I don't NEED more ornaments, but I can find room for these, and they're so cute. And they're made in Poland! Which kind of amazes me because I don't remember the last time I saw something like this that wasn't made in either China or Mexico, and I wonder if maybe Poland's craft-work industry is coming back, or if some trade changes have made their stuff more accessible to us, or whatever. I don't know. It just kind of delighted me to see that. (I remember when I was a kid and Polish, German, or Czech - (Czechoslovakia in those days) glass ornaments were present in shops).

Yes, the style is more Scandinavian than true Polish, but I still like them.

I just...I remember that kind of thing from when I was a kid. German-made, or some other country "over there" glass balls in the Christmas Shops (usually a corner of the O'Neil's or other department store converted over for that come Thanksgiving) and going some years to buy a few to make up for what had got broken in the past.

And yes. I find myself always getting nostalgic at Christmas, and wanting to buy things, or make foods, or do things that remind me of my childhood. Childhood Christmases for me were HAPPY. They were often the happiest point of the year - not just the acquisitiveness (but I have to admit it: the idea of getting a new toy was big) but also the fact that I was getting to do stuff - do stuff with my parents (going out to find a tree) or do fun stuff at school or at church, the decorating, baking cookies, specials on the tv, all of that.

And I admit, as a sad old tired adult who realizes no adult Christmas (in terms of gifts at least) will ever compare to those childhood ones, I still seek out the things that give me that hint of nostalgia.
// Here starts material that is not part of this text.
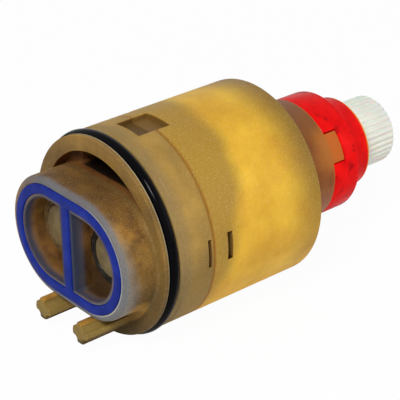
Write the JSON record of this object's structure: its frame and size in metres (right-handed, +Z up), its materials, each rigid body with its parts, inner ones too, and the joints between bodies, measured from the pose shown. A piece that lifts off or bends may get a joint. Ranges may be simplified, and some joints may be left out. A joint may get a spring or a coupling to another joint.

(I bet Generation X will be, in some ways, the biggest suckers for "retro" things from their childhoods. I know I am. Ask my vintage My Little Pony collection...)

And I admit, a line from an old poem popped into my head: "And girls in slacks remember Dad/ and oafish louts remember Mum" and I had to look it up, and it's one of Sir John Betjeman's. And there's a lot to chew on, mentally, there, but....I do think the idea of trying to make our lives a little nicer, a little brighter, a little more *fun,* and sometimes maybe that involves remembering things of childhood, I don't know.

And yes:

"No love that in a family dwells,
No carolling in frosty air,
Nor all the steeple-shaking bells
Can with this single Truth compare -
That God was man in Palestine
And lives today in Bread and Wine"


But I have to admit: red and white glass balls made in Poland, and memories of getting that one toy I REALLY wanted, and nice cookies, and all of that....it's nice, too. And I think we can appreciate BOTH at Christmas time.

(And apparently "girls in slacks" was a reference to women working in munitions plants in WWII...)


Edited to add: You can even hear the man reading his poem, thanks to YouTube:



In some ways, YouTube can be a real cesspit, but if you look carefully, you can find all kinds of amazing and wonderful things. I love Poets Reading Their Poetry YouTube.